1. I like Ockham’s razor, you won’t.
2. The rule in adult discussions is that he who asserts, proves and it is impossible to prove a negative!
3. In your first post the first two paragraphs lack any substansives. See, one and two above. The third gives a datum but then draws an unsubstatiated conclusion. And no I don’t have to prove you assertion wrong as is well known among adults it is impossible to prove a negative. As far as your assertion, see number two above.
4. As far as your second post… Oh, forget it, just see number two above. Although I do want to draw attention to the following species of so called “reasoning.”
“For starters, why would a shooter take the difficult shot of JFK moving away at a farther distance than the easy shot of Kennedy coming straight at him at close range?”
The “…why would.. ” is a favorite in conspiracy theories and always appears to state something as obvious and then invites you to disprove it. Please see numbers two and three above.
5. The Italian Carcano rifle was purchased from Klein’s sporting good in
Chicago as I recall, a cheap throw together but sufficient for one go-around as we saw. This action is the second fastest bolt action in the world, after the Lee Enfield. I saw with my own eyes, at a range, an official of the NRA make the same number of shots in the said number of seconds. The round is very long, giving it high secontal density, and full patch; designed for exactly the type of penetration that occured.
6. Obi, please, please post some more… I’m begging now.
As far as shooting a bolt action rifle within 8.3 seconds goes, I think people forget that the first shot starts on 0 and the other two take up the 8.3 seconds.

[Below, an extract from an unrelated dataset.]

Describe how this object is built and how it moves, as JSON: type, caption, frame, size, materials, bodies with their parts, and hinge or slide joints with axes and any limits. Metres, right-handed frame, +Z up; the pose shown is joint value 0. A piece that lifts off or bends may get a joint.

Another thing – Oswald was actually picked up on suspicion of having murdered police officer J.D. Tippitt. It was easily proved he did that – so why would he have been around shooting police officers, if it wasn’t the fear of being arrested for the murder of the president?
Interesting (but ultimately futile) comments on the J.F.K. killing. However, this column is about Stephen Hunter’s books, all of which I’ve read and enjoyed many times over. A new book by him is a cause for celebration. Here’s a Pulitzer Prize winning movie columnist for the Washington Post (!!) who writes books conservatives can enjoy. Nuanced but ultimately sympathetic to a Vietnam War hero… who would think such books could even get published? Watch his interviews with Glenn Reynolds on Instavision for enjoyable views on writing as a craft and the role of the gun in American history. And, yes, at least one Canadian appreciates how much good has been achieved in this world through America’s willingness to stand up for the rest of us. I sat with my sons a few nights ago watching “Act of Valor” and was gratified to see how moved they were by it’s unshowy portrayal of genuine heroes. Stephen Hunter’s books speak to the same warrior ethos.